• [STATED PROBLEM]:
Repeat each record below exactly as given.

─── EXTRACTED ENTRIES ───

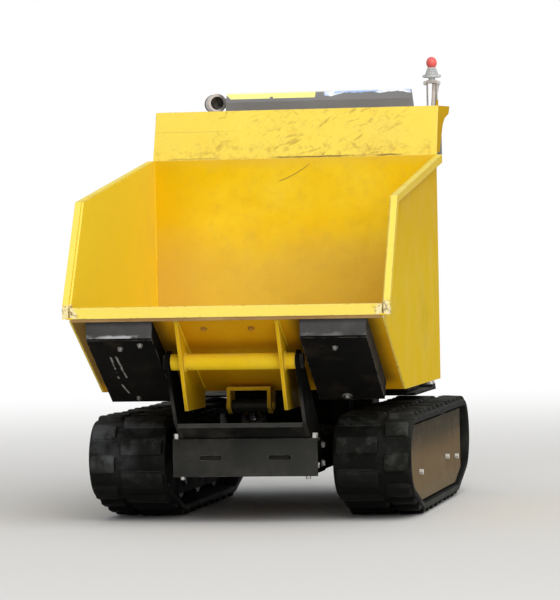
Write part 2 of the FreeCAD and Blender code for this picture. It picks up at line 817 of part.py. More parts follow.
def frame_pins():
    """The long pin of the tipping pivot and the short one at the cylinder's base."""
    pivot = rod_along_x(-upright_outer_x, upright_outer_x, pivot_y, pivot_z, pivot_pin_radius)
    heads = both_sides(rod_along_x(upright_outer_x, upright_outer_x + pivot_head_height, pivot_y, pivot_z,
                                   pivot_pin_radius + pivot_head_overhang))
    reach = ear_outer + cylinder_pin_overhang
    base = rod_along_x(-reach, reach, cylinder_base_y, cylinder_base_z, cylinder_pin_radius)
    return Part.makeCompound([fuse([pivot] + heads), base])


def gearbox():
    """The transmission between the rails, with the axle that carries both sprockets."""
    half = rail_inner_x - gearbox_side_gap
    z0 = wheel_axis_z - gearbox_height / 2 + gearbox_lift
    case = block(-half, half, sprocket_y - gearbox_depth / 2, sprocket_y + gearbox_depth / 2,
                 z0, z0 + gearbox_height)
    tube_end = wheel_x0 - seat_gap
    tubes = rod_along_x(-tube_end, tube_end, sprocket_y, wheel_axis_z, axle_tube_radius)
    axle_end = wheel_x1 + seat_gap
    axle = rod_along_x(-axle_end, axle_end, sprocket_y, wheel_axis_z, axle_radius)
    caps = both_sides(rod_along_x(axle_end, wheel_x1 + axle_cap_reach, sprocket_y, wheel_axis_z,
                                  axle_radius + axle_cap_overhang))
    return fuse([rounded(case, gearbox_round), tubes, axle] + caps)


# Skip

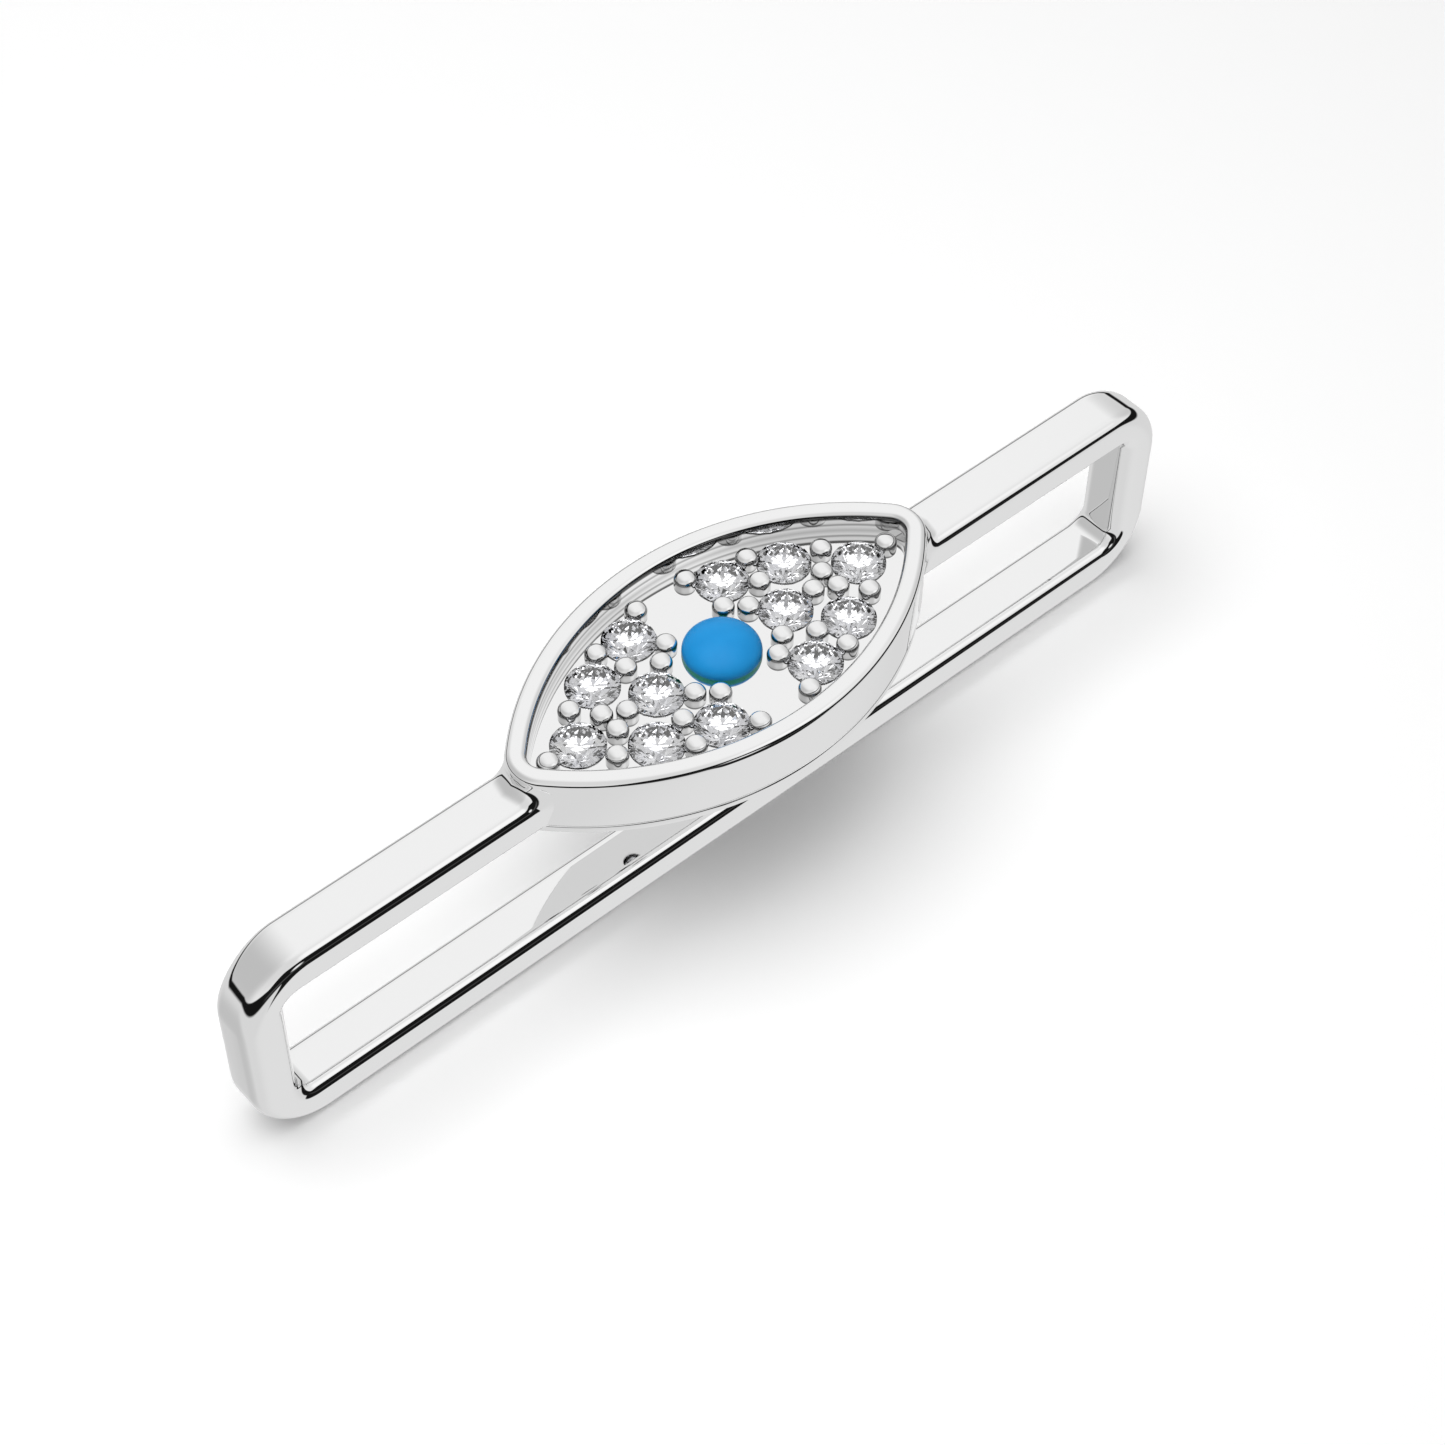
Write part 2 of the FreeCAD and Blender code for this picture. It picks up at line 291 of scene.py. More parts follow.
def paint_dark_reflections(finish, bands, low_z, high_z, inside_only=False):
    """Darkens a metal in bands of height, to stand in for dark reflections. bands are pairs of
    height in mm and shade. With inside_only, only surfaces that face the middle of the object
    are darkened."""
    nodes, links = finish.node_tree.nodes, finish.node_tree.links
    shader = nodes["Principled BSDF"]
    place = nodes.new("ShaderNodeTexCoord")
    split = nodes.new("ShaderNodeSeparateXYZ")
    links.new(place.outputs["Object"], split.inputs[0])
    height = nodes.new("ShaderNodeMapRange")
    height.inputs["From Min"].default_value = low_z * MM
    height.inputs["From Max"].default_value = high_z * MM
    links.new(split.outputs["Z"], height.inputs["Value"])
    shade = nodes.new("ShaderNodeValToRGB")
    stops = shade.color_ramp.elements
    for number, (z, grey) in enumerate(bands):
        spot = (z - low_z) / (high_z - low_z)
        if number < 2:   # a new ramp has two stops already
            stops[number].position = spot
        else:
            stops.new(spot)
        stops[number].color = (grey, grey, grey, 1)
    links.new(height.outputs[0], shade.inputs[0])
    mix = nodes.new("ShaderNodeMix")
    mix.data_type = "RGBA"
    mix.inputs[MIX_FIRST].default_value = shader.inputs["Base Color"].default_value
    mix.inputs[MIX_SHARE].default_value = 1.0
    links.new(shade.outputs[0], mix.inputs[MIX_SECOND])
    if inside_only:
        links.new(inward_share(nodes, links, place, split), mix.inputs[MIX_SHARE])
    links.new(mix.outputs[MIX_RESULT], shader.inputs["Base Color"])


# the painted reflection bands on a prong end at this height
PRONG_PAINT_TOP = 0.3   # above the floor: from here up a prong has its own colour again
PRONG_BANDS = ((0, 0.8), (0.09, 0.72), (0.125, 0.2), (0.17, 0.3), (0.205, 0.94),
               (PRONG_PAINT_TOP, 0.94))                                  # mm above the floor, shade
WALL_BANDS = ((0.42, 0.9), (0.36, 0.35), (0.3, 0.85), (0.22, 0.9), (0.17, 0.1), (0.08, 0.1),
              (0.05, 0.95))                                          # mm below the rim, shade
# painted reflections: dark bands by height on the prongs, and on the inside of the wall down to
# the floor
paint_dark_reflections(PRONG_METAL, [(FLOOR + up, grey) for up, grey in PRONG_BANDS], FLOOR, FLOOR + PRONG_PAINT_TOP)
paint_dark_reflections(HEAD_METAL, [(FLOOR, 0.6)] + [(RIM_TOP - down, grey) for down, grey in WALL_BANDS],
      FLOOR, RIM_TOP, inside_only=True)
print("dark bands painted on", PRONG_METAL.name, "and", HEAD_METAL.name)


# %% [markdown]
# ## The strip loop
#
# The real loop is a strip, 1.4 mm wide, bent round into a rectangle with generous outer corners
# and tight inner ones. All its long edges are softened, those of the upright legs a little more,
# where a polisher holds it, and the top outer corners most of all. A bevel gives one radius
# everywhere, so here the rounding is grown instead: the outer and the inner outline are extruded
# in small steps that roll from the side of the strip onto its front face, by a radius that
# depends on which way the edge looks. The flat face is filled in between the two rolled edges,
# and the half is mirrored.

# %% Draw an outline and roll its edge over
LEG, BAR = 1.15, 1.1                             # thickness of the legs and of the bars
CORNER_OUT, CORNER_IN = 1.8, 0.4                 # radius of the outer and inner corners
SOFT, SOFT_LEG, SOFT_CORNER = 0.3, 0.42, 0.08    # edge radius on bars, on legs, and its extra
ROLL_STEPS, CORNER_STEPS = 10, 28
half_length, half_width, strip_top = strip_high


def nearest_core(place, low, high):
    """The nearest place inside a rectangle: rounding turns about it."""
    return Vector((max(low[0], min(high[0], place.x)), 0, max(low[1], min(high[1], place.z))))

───

• [THE OUTPUT]:
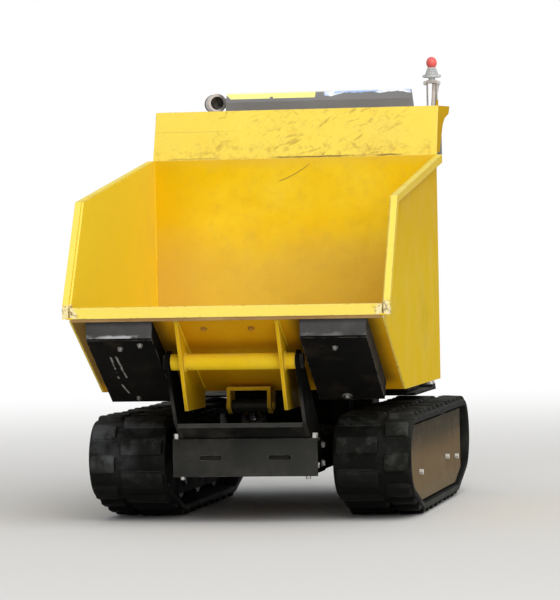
Write part 2 of the FreeCAD and Blender code for this picture. It picks up at line 817 of part.py. More parts follow.
def frame_pins():
    """The long pin of the tipping pivot and the short one at the cylinder's base."""
    pivot = rod_along_x(-upright_outer_x, upright_outer_x, pivot_y, pivot_z, pivot_pin_radius)
    heads = both_sides(rod_along_x(upright_outer_x, upright_outer_x + pivot_head_height, pivot_y, pivot_z,
                                   pivot_pin_radius + pivot_head_overhang))
    reach = ear_outer + cylinder_pin_overhang
    base = rod_along_x(-reach, reach, cylinder_base_y, cylinder_base_z, cylinder_pin_radius)
    return Part.makeCompound([fuse([pivot] + heads), base])


def gearbox():
    """The transmission between the rails, with the axle that carries both sprockets."""
    half = rail_inner_x - gearbox_side_gap
    z0 = wheel_axis_z - gearbox_height / 2 + gearbox_lift
    case = block(-half, half, sprocket_y - gearbox_depth / 2, sprocket_y + gearbox_depth / 2,
                 z0, z0 + gearbox_height)
    tube_end = wheel_x0 - seat_gap
    tubes = rod_along_x(-tube_end, tube_end, sprocket_y, wheel_axis_z, axle_tube_radius)
    axle_end = wheel_x1 + seat_gap
    axle = rod_along_x(-axle_end, axle_end, sprocket_y, wheel_axis_z, axle_radius)
    caps = both_sides(rod_along_x(axle_end, wheel_x1 + axle_cap_reach, sprocket_y, wheel_axis_z,
                                  axle_radius + axle_cap_overhang))
    return fuse([rounded(case, gearbox_round), tubes, axle] + caps)


# Skip

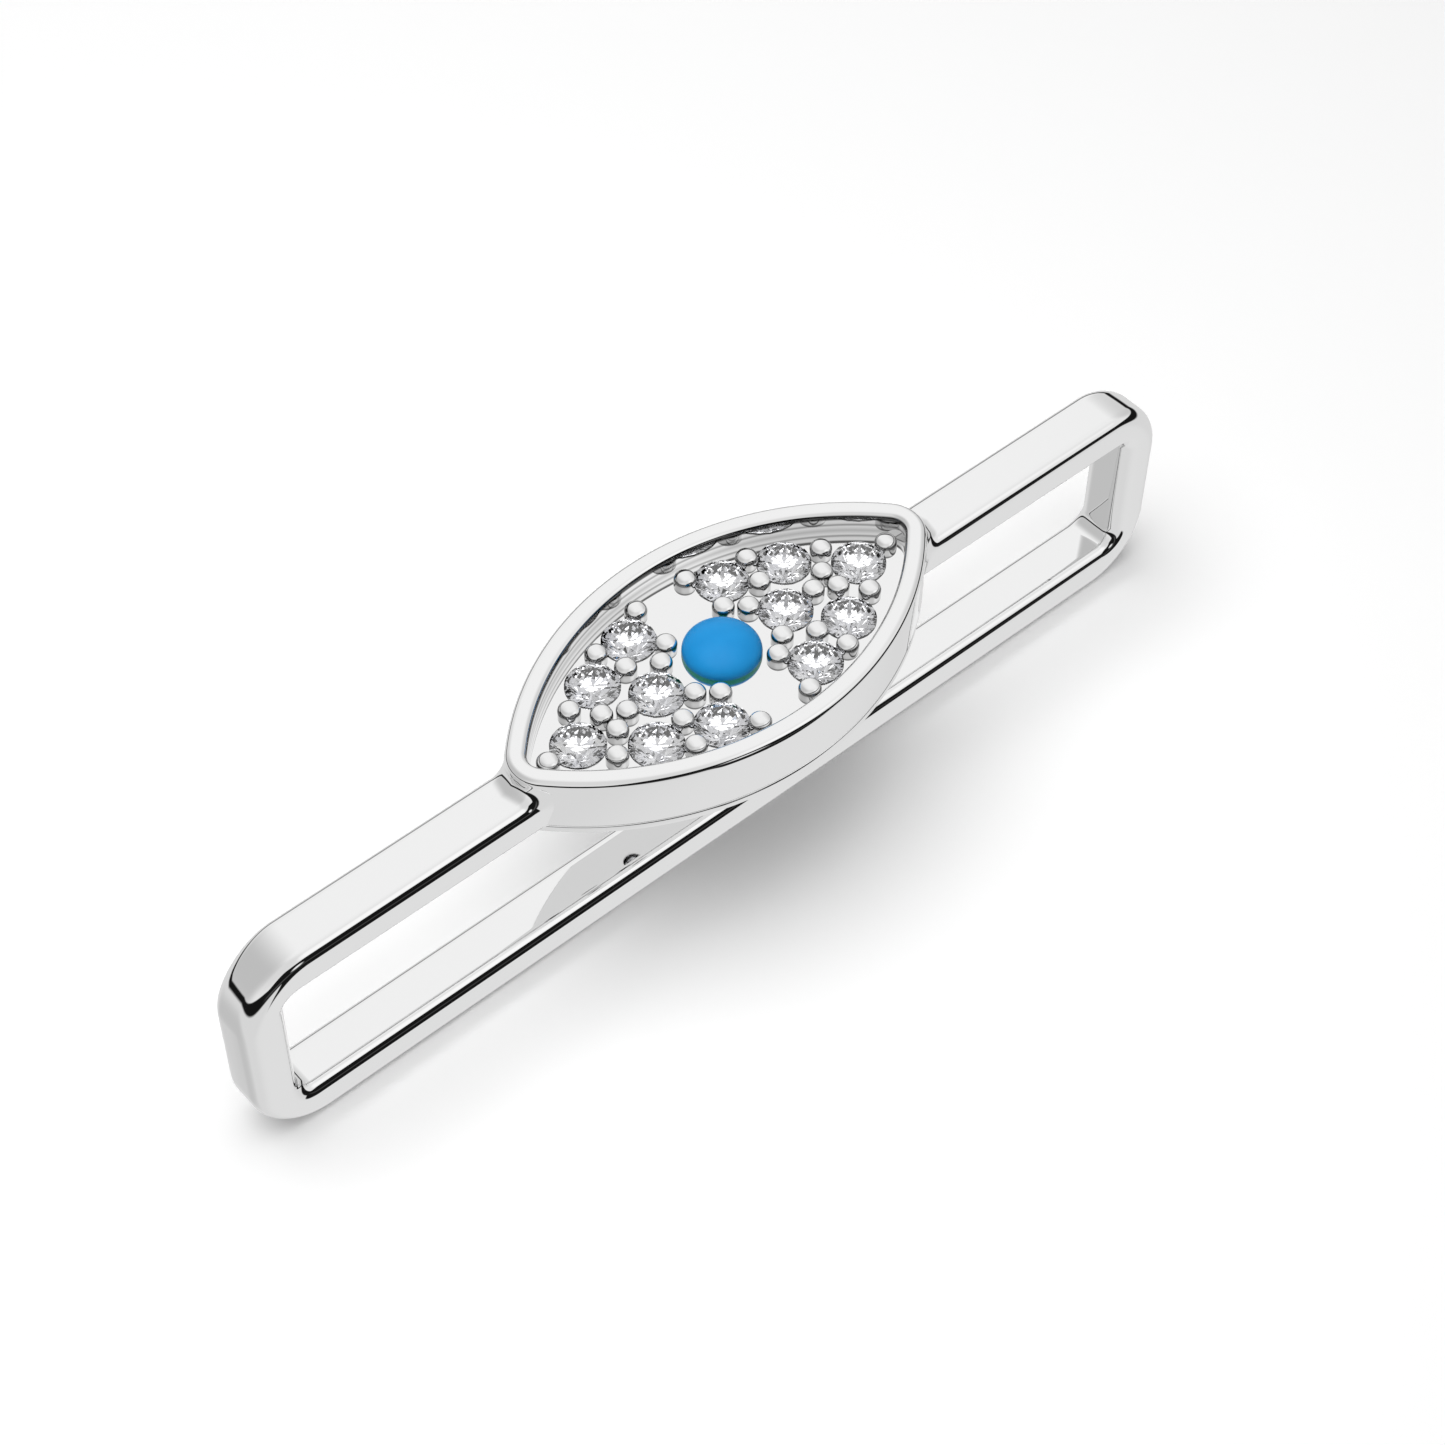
Write part 2 of the FreeCAD and Blender code for this picture. It picks up at line 291 of scene.py. More parts follow.
def paint_dark_reflections(finish, bands, low_z, high_z, inside_only=False):
    """Darkens a metal in bands of height, to stand in for dark reflections. bands are pairs of
    height in mm and shade. With inside_only, only surfaces that face the middle of the object
    are darkened."""
    nodes, links = finish.node_tree.nodes, finish.node_tree.links
    shader = nodes["Principled BSDF"]
    place = nodes.new("ShaderNodeTexCoord")
    split = nodes.new("ShaderNodeSeparateXYZ")
    links.new(place.outputs["Object"], split.inputs[0])
    height = nodes.new("ShaderNodeMapRange")
    height.inputs["From Min"].default_value = low_z * MM
    height.inputs["From Max"].default_value = high_z * MM
    links.new(split.outputs["Z"], height.inputs["Value"])
    shade = nodes.new("ShaderNodeValToRGB")
    stops = shade.color_ramp.elements
    for number, (z, grey) in enumerate(bands):
        spot = (z - low_z) / (high_z - low_z)
        if number < 2:   # a new ramp has two stops already
            stops[number].position = spot
        else:
            stops.new(spot)
        stops[number].color = (grey, grey, grey, 1)
    links.new(height.outputs[0], shade.inputs[0])
    mix = nodes.new("ShaderNodeMix")
    mix.data_type = "RGBA"
    mix.inputs[MIX_FIRST].default_value = shader.inputs["Base Color"].default_value
    mix.inputs[MIX_SHARE].default_value = 1.0
    links.new(shade.outputs[0], mix.inputs[MIX_SECOND])
    if inside_only:
        links.new(inward_share(nodes, links, place, split), mix.inputs[MIX_SHARE])
    links.new(mix.outputs[MIX_RESULT], shader.inputs["Base Color"])


# the painted reflection bands on a prong end at this height
PRONG_PAINT_TOP = 0.3   # above the floor: from here up a prong has its own colour again
PRONG_BANDS = ((0, 0.8), (0.09, 0.72), (0.125, 0.2), (0.17, 0.3), (0.205, 0.94),
               (PRONG_PAINT_TOP, 0.94))                                  # mm above the floor, shade
WALL_BANDS = ((0.42, 0.9), (0.36, 0.35), (0.3, 0.85), (0.22, 0.9), (0.17, 0.1), (0.08, 0.1),
              (0.05, 0.95))                                          # mm below the rim, shade
# painted reflections: dark bands by height on the prongs, and on the inside of the wall down to
# the floor
paint_dark_reflections(PRONG_METAL, [(FLOOR + up, grey) for up, grey in PRONG_BANDS], FLOOR, FLOOR + PRONG_PAINT_TOP)
paint_dark_reflections(HEAD_METAL, [(FLOOR, 0.6)] + [(RIM_TOP - down, grey) for down, grey in WALL_BANDS],
      FLOOR, RIM_TOP, inside_only=True)
print("dark bands painted on", PRONG_METAL.name, "and", HEAD_METAL.name)


# %% [markdown]
# ## The strip loop
#
# The real loop is a strip, 1.4 mm wide, bent round into a rectangle with generous outer corners
# and tight inner ones. All its long edges are softened, those of the upright legs a little more,
# where a polisher holds it, and the top outer corners most of all. A bevel gives one radius
# everywhere, so here the rounding is grown instead: the outer and the inner outline are extruded
# in small steps that roll from the side of the strip onto its front face, by a radius that
# depends on which way the edge looks. The flat face is filled in between the two rolled edges,
# and the half is mirrored.

# %% Draw an outline and roll its edge over
LEG, BAR = 1.15, 1.1                             # thickness of the legs and of the bars
CORNER_OUT, CORNER_IN = 1.8, 0.4                 # radius of the outer and inner corners
SOFT, SOFT_LEG, SOFT_CORNER = 0.3, 0.42, 0.08    # edge radius on bars, on legs, and its extra
ROLL_STEPS, CORNER_STEPS = 10, 28
half_length, half_width, strip_top = strip_high


def nearest_core(place, low, high):
    """The nearest place inside a rectangle: rounding turns about it."""
    return Vector((max(low[0], min(high[0], place.x)), 0, max(low[1], min(high[1], place.z))))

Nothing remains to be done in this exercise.